State of New Jersey Department of Law and Public Safety

Agency overview
- Jurisdiction: New Jersey
- Headquarters: Richard J. Hughes Justice Complex, 25 Market Street, Trenton, New Jersey;
- Agency executives: Matthew J. Platkin, Acting Attorney General; Jennifer Davenport, First Assistant Attorney General; Christopher Edwards, Executive Assistant Attorney General;
- Child agencies: New Jersey Division of Alcoholic Beverage Control; New Jersey Division of Consumer Affairs; New Jersey Division of Criminal Justice; New Jersey Division on Civil Rights; New Jersey Division of Gaming Enforcement; New Jersey Division of Highway Traffic Safety; New Jersey Division of Law; New Jersey Juvenile Justice Commission; New Jersey Racing Commission; New Jersey State Athletic Control Board; New Jersey State Police; New Jersey Victims of Crime Compensation Agency;
- Website: nj.gov/oag/

= New Jersey Department of Law and Public Safety =

The New Jersey Department of Law and Public Safety is a governmental agency in the U.S. state of New Jersey that focuses on protection of the lives and property of New Jersey residents and visitors. The department operates under the supervision of the New Jersey attorney general.
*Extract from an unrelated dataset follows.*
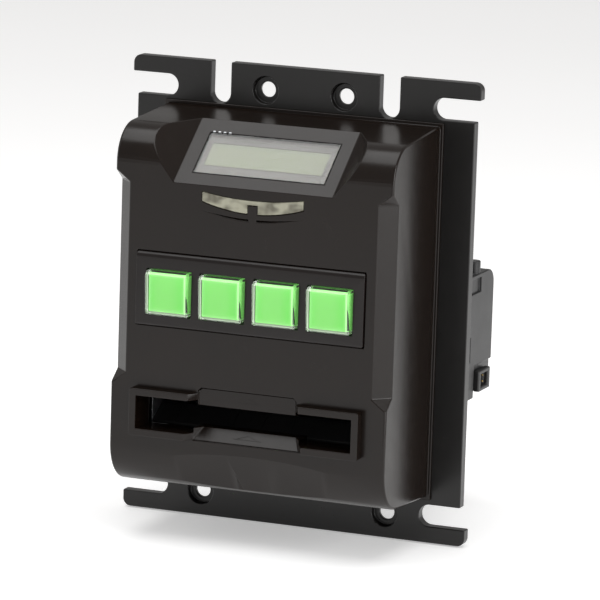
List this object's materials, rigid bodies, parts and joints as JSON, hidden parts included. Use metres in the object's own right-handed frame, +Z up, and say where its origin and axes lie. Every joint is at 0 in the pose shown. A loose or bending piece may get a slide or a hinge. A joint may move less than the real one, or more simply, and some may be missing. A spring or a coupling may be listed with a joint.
{
  "type": "ticket acceptor module",
  "caption": "Panel-mounted ticket and note acceptor with a slotted flange plate, a hollow front cover, a tilted display, lit square buttons, a wide ticket mouth and a motor-driven transport.",
  "frame": {"origin": "centre of the flange plate's rear face", "axes": "+X across the front, to the right when seen from the front; +Y from the front to the rear; +Z up"},
  "size_m": [0.14, 0.1334, 0.1758],
  "materials": {
    "cover_black": "semi-gloss moulded ABS",
    "plate_black": "semi-gloss moulded ABS",
    "panel_black": "fine textured",
    "housing_grey": "satin moulded",
    "clear_window": "clear polished",
    "display_green": "backlit liquid crystal",
    "display_metal": "satin",
    "lens_clear": "translucent",
    "emitter": "moulded",
    "cap_clear": "clear polished",
    "insert_green": "lit from behind",
    "mechanism_black": "moulded",
    "spring_steel": "drawn wire",
    "board_green": "solder mask",
    "component_black": "moulded",
    "zinc_sheet": "zinc plated",
    "ground_steel": "ground",
    "roller_rubber": "moulded",
    "acetal_white": "moulded",
    "belt_rubber": "toothed",
    "screw_black": "black oxide"
  },
  "bodies": {
    "base": {"board_components": "component_black", "button_board": "board_green", "button_panel": "panel_black", "button_springs": "spring_steel", "button_switches": "mechanism_black", "chassis_left": "zinc_sheet", "chassis_right": "zinc_sheet", "chassis_screws": "screw_black", "chassis_ties": "ground_steel", "cover_screws": "screw_black", "display_board": "board_green", "display_frame": "display_metal", "display_glass": "display_green", "display_window": "clear_window", "drive_belt": "belt_rubber", "front_cover": "cover_black", "housing_screws": "screw_black", "idler_pin": "ground_steel", "lid_pin": "ground_steel", "lower_guide": "mechanism_black", "main_board": "board_green", "motor": "zinc_sheet", "mounting_plate": "plate_black", "mouth_bezel": "cover_black", "rear_housing": "housing_grey", "shutter_rails": "mechanism_black", "socket_block": "housing_grey", "status_emitters": "emitter", "status_lens": "lens_clear", "status_light_board": "board_green", "upper_guide": "mechanism_black"},
    "shutter": {"shutter_plate": "zinc_sheet"},
    "front_drive": {"front_drive_shaft": "ground_steel", "front_drive_rollers": "roller_rubber", "front_pulley": "acetal_white"},
    "rear_drive": {"rear_drive_shaft": "ground_steel", "rear_drive_rollers": "roller_rubber", "rear_pulley": "acetal_white", "rear_gear": "acetal_white"},
    "front_pinch": {"front_pinch_axle": "ground_steel", "front_pinch_rollers": "acetal_white"},
    "rear_pinch": {"rear_pinch_axle": "ground_steel", "rear_pinch_rollers": "acetal_white"},
    "idler": {"idler_gear": "acetal_white"},
    "motor_rotor": {"motor_shaft": "ground_steel", "motor_pinion": "acetal_white"},
    "lid": {"access_lid": "housing_grey"},
    "latch": {"lid_latch": "mechanism_black"},
    "button_1": {"button_1_cap": "cap_clear", "button_1_insert": "insert_green", "button_1_plunger": "mechanism_black"},
    "button_2": {"button_2_cap": "cap_clear", "button_2_insert": "insert_green", "button_2_plunger": "mechanism_black"},
    "button_3": {"button_3_cap": "cap_clear", "button_3_insert": "insert_green", "button_3_plunger": "mechanism_black"},
    "button_4": {"button_4_cap": "cap_clear", "button_4_insert": "insert_green", "button_4_plunger": "mechanism_black"}
  },
  "joints": [
    {"name": "button_1_press", "type": "slide", "parent": "base", "child": "button_1", "axis": [0, 1, 0], "range_m": [0, 0.0025], "stiffness_N_per_m": 400, "springref_m": -0.001, "deforming": ["button_springs"]},
    {"name": "button_2_press", "type": "slide", "parent": "base", "child": "button_2", "axis": [0, 1, 0], "range_m": [0, 0.0025], "stiffness_N_per_m": 400, "springref_m": -0.001, "deforming": ["button_springs"]},
    {"name": "button_3_press", "type": "slide", "parent": "base", "child": "button_3", "axis": [0, 1, 0], "range_m": [0, 0.0025], "stiffness_N_per_m": 400, "springref_m": -0.001, "deforming": ["button_springs"]},
    {"name": "button_4_press", "type": "slide", "parent": "base", "child": "button_4", "axis": [0, 1, 0], "range_m": [0, 0.0025], "stiffness_N_per_m": 400, "springref_m": -0.001, "deforming": ["button_springs"]},
    {"name": "shutter_slide", "type": "slide", "parent": "base", "child": "shutter", "axis": [0, 0, -1], "range_m": [0, 0.013]},
    {"name": "rear_drive_spin", "type": "hinge", "parent": "base", "child": "rear_drive", "pos_m": [0, 0.044, -0.03065], "axis": [1, 0, 0], "continuous": true},
    {"name": "front_drive_spin", "type": "hinge", "parent": "base", "child": "front_drive", "pos_m": [0, -0.022, -0.03065], "axis": [1, 0, 0], "continuous": true},
    {"name": "front_pinch_spin", "type": "hinge", "parent": "base", "child": "front_pinch", "pos_m": [0, -0.022, -0.04225], "axis": [1, 0, 0], "continuous": true},
    {"name": "rear_pinch_spin", "type": "hinge", "parent": "base", "child": "rear_pinch", "pos_m": [0, 0.044, -0.04055], "axis": [1, 0, 0], "continuous": true},
    {"name": "idler_spin", "type": "hinge", "parent": "base", "child": "idler", "pos_m": [0, 0.03071, -0.02027], "axis": [1, 0, 0], "continuous": true},
    {"name": "motor_spin", "type": "hinge", "parent": "base", "child": "motor_rotor", "pos_m": [0, 0.01995, -0.01186], "axis": [1, 0, 0], "continuous": true},
    {"name": "lid_hinge", "type": "hinge", "parent": "base", "child": "lid", "pos_m": [0, 0.0624, 0.0068], "axis": [-1, 0, 0], "range_deg": [0, 95]},
    {"name": "latch_slide", "type": "slide", "parent": "lid", "child": "latch", "axis": [-1, 0, 0], "range_m": [0, 0.003]}
  ],
  "couplings": [
    {"joint": "front_drive_spin", "follows": "rear_drive_spin", "ratio": 1},
    {"joint": "front_pinch_spin", "follows": "rear_drive_spin", "ratio": -1.875},
    {"joint": "rear_pinch_spin", "follows": "rear_drive_spin", "ratio": -3.2609},
    {"joint": "idler_spin", "follows": "rear_drive_spin", "ratio": -0.90909},
    {"joint": "motor_spin", "follows": "rear_drive_spin", "ratio": 1.6667}
  ]
}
The department is responsible for safeguarding "civil and consumer rights, promoting highway traffic safety, maintaining public confidence in the alcoholic beverage, gaming and racing industries and providing legal services and counsel to other state agencies."

==Offices==
The following offices are under the control of the department and overseen by the attorney general: Child Protection and Advocacy; Corrections and State Police; Education; Employment Litigation; Environmental Protection; Health and Human Services; Judiciary and Prosecutors; Labor and Community Affairs; Tort Litigation; Transportation, and Treasury and Taxation.